• [Supplied data]
_ _ _ _

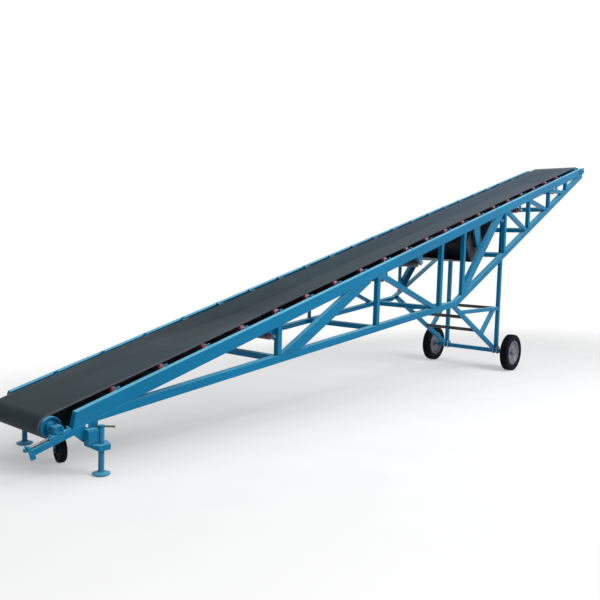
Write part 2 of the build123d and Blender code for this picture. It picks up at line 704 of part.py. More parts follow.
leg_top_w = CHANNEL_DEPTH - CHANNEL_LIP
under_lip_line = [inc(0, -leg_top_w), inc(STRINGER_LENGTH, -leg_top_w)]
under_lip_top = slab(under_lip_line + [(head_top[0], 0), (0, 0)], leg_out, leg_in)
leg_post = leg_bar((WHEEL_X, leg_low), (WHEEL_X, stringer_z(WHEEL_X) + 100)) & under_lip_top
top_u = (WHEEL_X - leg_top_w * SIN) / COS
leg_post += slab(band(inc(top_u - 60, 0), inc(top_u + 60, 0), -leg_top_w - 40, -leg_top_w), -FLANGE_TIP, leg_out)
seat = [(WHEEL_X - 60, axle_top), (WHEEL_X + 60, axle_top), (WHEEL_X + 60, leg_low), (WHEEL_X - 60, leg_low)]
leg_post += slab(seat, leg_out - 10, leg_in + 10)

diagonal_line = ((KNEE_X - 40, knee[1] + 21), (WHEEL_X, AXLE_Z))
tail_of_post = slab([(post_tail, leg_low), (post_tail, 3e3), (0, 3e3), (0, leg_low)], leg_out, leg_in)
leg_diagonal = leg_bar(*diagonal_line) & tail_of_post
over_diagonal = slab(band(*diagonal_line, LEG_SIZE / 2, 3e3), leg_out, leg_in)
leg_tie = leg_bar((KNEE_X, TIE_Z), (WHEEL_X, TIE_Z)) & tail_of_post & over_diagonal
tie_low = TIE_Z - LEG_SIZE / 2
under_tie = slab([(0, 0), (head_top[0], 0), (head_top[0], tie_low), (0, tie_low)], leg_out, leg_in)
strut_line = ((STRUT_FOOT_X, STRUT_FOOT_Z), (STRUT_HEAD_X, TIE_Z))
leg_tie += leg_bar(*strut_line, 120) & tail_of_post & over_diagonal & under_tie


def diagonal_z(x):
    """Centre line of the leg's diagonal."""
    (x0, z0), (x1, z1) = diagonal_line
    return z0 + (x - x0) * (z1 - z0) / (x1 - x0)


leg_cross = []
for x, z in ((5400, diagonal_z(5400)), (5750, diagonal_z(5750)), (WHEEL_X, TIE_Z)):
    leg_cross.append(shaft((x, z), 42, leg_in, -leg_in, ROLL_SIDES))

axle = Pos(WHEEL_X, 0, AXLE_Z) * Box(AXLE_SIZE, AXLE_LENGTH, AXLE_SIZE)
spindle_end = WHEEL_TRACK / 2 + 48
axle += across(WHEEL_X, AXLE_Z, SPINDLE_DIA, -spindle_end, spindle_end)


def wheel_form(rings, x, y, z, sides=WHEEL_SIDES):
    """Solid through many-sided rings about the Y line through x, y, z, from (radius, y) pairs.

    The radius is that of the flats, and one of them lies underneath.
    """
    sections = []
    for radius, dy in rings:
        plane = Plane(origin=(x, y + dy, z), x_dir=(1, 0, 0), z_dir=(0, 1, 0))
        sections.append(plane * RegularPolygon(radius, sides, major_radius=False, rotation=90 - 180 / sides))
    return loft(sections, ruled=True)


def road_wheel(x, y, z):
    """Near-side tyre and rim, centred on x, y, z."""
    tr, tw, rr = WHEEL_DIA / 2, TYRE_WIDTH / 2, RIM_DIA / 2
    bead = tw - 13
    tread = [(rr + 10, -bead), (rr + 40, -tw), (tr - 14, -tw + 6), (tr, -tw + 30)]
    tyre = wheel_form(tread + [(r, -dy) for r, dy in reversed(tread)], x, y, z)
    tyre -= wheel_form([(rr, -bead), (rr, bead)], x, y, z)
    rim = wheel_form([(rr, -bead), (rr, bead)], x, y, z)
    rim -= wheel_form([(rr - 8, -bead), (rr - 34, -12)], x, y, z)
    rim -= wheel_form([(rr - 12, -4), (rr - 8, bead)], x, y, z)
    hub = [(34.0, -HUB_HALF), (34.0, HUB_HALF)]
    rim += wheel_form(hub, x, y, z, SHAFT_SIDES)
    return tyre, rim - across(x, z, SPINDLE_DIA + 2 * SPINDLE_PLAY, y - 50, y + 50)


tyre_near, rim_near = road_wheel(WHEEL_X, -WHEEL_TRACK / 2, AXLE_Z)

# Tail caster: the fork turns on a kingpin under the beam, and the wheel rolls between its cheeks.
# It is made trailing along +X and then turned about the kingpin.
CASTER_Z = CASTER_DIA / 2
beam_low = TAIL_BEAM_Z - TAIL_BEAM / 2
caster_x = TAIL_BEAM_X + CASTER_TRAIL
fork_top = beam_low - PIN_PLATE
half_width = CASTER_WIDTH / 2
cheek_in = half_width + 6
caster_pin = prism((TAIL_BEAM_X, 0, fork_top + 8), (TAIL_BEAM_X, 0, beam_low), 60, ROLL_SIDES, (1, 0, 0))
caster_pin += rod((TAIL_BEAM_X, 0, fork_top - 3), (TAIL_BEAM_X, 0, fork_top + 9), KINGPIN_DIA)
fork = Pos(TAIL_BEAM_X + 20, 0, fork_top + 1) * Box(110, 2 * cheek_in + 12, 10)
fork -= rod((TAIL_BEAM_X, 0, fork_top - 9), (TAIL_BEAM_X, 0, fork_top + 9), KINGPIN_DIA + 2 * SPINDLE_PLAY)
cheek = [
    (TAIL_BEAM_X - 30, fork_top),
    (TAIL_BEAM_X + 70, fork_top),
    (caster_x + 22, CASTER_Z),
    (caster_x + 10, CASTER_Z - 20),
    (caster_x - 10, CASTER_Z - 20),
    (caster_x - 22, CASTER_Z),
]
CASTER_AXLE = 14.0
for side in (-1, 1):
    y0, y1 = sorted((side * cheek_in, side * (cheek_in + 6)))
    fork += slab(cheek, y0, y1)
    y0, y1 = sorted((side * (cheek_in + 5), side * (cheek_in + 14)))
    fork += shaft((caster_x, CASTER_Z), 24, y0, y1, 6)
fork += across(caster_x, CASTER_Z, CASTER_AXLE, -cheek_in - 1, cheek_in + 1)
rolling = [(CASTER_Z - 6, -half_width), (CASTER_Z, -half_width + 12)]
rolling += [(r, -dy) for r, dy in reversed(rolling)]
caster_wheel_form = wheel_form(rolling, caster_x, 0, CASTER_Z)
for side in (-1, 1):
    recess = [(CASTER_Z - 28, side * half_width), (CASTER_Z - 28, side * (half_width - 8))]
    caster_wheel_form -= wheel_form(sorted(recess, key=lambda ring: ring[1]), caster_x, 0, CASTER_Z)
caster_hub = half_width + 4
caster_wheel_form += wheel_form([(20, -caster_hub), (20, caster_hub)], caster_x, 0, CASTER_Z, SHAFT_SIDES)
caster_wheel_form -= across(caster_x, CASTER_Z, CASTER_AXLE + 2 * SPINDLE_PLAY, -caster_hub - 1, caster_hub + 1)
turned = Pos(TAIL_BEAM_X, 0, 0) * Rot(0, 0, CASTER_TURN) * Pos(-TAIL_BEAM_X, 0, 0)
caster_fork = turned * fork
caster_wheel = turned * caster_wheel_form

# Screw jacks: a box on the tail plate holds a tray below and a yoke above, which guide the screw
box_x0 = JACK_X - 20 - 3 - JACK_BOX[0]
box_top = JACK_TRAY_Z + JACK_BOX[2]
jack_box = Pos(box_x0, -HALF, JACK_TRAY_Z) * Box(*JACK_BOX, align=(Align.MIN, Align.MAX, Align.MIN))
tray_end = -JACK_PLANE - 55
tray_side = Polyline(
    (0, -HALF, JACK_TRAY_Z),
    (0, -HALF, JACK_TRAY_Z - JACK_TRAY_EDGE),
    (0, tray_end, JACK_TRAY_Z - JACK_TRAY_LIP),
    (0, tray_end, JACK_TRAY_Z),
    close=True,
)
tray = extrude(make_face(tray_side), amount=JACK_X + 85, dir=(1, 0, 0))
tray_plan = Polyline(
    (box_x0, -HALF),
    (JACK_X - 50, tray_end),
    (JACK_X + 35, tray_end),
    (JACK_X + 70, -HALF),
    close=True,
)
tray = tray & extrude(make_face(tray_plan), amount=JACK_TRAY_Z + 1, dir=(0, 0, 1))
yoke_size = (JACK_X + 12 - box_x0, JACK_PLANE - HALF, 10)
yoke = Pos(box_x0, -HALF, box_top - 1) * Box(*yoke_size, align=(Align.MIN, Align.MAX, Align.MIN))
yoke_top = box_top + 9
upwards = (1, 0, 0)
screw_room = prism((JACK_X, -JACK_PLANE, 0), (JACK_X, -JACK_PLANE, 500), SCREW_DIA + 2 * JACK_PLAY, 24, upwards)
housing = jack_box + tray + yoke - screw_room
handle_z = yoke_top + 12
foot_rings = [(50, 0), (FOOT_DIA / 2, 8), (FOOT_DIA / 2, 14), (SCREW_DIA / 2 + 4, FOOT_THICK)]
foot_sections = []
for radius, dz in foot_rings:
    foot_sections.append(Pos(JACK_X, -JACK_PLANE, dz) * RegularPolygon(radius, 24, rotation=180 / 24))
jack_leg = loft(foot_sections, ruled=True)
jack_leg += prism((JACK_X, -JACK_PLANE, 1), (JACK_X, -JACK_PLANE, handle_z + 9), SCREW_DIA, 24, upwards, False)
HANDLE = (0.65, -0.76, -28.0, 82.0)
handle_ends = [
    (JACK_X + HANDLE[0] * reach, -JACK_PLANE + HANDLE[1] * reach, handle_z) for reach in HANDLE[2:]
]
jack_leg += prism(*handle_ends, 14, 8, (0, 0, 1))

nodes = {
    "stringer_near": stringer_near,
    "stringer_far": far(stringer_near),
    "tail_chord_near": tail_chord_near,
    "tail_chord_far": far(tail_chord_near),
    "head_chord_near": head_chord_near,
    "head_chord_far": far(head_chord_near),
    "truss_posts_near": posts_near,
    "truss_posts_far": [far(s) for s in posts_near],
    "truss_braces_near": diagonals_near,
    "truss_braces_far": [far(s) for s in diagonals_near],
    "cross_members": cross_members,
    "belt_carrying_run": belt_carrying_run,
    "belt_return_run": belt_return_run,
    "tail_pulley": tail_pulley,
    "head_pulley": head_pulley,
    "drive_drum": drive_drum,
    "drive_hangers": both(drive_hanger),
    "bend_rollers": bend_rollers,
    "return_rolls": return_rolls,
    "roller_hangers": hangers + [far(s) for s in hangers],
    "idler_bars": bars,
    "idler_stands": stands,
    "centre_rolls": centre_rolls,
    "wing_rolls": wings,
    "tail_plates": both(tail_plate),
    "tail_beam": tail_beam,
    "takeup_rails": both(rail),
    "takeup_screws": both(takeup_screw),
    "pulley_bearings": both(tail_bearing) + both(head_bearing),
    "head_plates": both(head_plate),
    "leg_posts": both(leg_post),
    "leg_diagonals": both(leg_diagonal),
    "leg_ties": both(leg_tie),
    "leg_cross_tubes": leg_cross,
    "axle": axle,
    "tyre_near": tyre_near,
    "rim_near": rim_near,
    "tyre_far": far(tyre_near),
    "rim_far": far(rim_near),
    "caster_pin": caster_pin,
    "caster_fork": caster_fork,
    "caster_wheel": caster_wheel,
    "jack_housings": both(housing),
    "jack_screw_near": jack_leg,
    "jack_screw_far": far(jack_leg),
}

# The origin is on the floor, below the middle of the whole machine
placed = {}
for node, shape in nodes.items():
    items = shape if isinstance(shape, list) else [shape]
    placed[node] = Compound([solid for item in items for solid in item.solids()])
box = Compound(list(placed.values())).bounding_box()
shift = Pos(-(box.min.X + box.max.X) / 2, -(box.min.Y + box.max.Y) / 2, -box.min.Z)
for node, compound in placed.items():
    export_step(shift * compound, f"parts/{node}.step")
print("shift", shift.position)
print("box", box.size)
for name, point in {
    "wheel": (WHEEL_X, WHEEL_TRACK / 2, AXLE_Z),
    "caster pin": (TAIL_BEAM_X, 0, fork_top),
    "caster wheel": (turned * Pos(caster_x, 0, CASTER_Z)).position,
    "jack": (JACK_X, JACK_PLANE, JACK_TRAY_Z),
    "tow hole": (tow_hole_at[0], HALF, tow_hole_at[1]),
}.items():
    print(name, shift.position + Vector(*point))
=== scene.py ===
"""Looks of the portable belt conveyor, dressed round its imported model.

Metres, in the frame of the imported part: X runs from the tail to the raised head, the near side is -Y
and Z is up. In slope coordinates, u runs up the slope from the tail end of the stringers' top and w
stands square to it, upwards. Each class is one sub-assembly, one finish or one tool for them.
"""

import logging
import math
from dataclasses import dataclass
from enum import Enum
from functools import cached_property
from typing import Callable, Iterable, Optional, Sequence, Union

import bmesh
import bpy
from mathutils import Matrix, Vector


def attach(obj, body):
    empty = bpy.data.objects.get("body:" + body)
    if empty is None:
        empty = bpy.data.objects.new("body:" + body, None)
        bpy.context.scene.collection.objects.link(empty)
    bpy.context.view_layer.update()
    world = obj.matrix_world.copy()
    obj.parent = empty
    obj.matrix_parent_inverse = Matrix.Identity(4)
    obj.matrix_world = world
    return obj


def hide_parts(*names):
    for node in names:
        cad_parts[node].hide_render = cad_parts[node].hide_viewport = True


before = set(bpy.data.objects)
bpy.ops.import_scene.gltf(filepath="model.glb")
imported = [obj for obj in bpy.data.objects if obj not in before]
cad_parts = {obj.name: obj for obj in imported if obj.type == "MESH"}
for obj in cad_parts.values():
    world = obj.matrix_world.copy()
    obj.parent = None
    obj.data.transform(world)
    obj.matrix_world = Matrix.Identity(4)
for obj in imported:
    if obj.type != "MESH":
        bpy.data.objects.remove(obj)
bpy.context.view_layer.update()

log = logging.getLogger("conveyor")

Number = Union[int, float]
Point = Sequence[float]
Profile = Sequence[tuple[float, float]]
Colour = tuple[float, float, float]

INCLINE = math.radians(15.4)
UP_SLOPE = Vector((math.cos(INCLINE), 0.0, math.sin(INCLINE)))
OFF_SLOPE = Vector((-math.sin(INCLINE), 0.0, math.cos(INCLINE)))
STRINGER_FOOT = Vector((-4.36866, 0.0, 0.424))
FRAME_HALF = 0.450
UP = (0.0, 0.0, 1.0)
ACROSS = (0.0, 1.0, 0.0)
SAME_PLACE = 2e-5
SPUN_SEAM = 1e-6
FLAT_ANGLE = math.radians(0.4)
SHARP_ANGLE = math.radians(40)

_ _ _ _

• [Work to be completed] Begin with the line containing "# The origin", end with the line containing "obj.matrix_world = world", and repeat every line in that stretch exactly.

• [The output]
# The origin is on the floor, below the middle of the whole machine
placed = {}
for node, shape in nodes.items():
    items = shape if isinstance(shape, list) else [shape]
    placed[node] = Compound([solid for item in items for solid in item.solids()])
box = Compound(list(placed.values())).bounding_box()
shift = Pos(-(box.min.X + box.max.X) / 2, -(box.min.Y + box.max.Y) / 2, -box.min.Z)
for node, compound in placed.items():
    export_step(shift * compound, f"parts/{node}.step")
print("shift", shift.position)
print("box", box.size)
for name, point in {
    "wheel": (WHEEL_X, WHEEL_TRACK / 2, AXLE_Z),
    "caster pin": (TAIL_BEAM_X, 0, fork_top),
    "caster wheel": (turned * Pos(caster_x, 0, CASTER_Z)).position,
    "jack": (JACK_X, JACK_PLANE, JACK_TRAY_Z),
    "tow hole": (tow_hole_at[0], HALF, tow_hole_at[1]),
}.items():
    print(name, shift.position + Vector(*point))
=== scene.py ===
"""Looks of the portable belt conveyor, dressed round its imported model.

Metres, in the frame of the imported part: X runs from the tail to the raised head, the near side is -Y
and Z is up. In slope coordinates, u runs up the slope from the tail end of the stringers' top and w
stands square to it, upwards. Each class is one sub-assembly, one finish or one tool for them.
"""

import logging
import math
from dataclasses import dataclass
from enum import Enum
from functools import cached_property
from typing import Callable, Iterable, Optional, Sequence, Union

import bmesh
import bpy
from mathutils import Matrix, Vector


def attach(obj, body):
    empty = bpy.data.objects.get("body:" + body)
    if empty is None:
        empty = bpy.data.objects.new("body:" + body, None)
        bpy.context.scene.collection.objects.link(empty)
    bpy.context.view_layer.update()
    world = obj.matrix_world.copy()
    obj.parent = empty
    obj.matrix_parent_inverse = Matrix.Identity(4)
    obj.matrix_world = world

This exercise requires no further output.